When it comes to issues like addressing LGBTQ youth homelessness and eradicating HIV/ AIDS in the city, Sutton was short on specifics but pledged to move quickly on those fronts if she were to become mayor. She pointed to suicide rates among LGBTQ youth and highlighted the need for a “community-based approach” to addressing HIV/ AIDS. She was adamant about delivering for queer veterans, saying she worked diligently as commissioner of DVS on an effort to secure free legal services for those former service members, many of them who have spent years on the outside, deprived of the usual benefit due former GIs due to their removal from the service with less than an honorable discharge.

Though she wouldn’t commit one way or another on the question of the policing of sex work, Sutton was unwavering in a pledge to make sure the NYPD does not interfere with folks on the basis of immigration status. She conveyed her belief that the nation must simultaneously secure its borders and move toward embracing comprehensive immigration reform that would provide avenues for newcomers to stay in the US.
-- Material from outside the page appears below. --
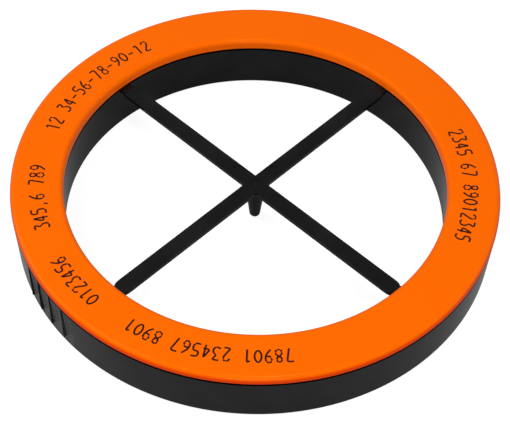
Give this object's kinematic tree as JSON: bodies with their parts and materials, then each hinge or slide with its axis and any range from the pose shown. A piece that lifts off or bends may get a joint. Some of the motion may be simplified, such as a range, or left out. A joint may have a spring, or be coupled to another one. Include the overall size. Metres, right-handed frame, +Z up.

“New Yorkers need to know that law enforcement is there to support them, to listen to them, and I think that as mayor I will do everything humanly possible to support [immigrant­s],” she said.

Throughout the interview, Sutton brought up her time in the military and was not shy about discussing her experience as a gay woman navigating an environment that posed unique challenges for both LGBTQ service members and women. She said she joined the military in 1981 — more than a decade before the implementation of Don’t Ask, Don’t Tell — and noted that the horror stories that emerged from that policy and continue to surface under the Trump administra­tion’s ban on trans troops actually were preceded by even worse stories.

“As imperfect as it was, Don’t Ask, Don’t Tell was an improvement over what existed before,” she said. “I can’t begin to tell you what it meant when I heard the chairman of the Joint Chiefs of Staff, Admiral [Michael] Mullen, testify in Congress and supported by the secretary of Defense, Robert Gates, that repealing Don’t Ask, Don’t Tell was an act of integrity.”

Five years later, the Supreme Court enshrined marriage equality rights nationwide, and Sutton was ready to marry the love of her life. She cooked up an elaborate public proposal to make to Leitch at Pride in 2015 — but a blooper upset her plans and drew laughs from Mayor de Blasio, who was on hand to witness the whole thing.

“The mayor was cracking up,” she said. “They said, ‘Let’s have a do-over.’”

In the end, Laurie said yes to Loree — and, now married, they are continuing their joint love affair with the Big Apple.

“We just feel so lucky to find our city and our home,” Sutton said. “Now we’re in this together in the race for mayor.”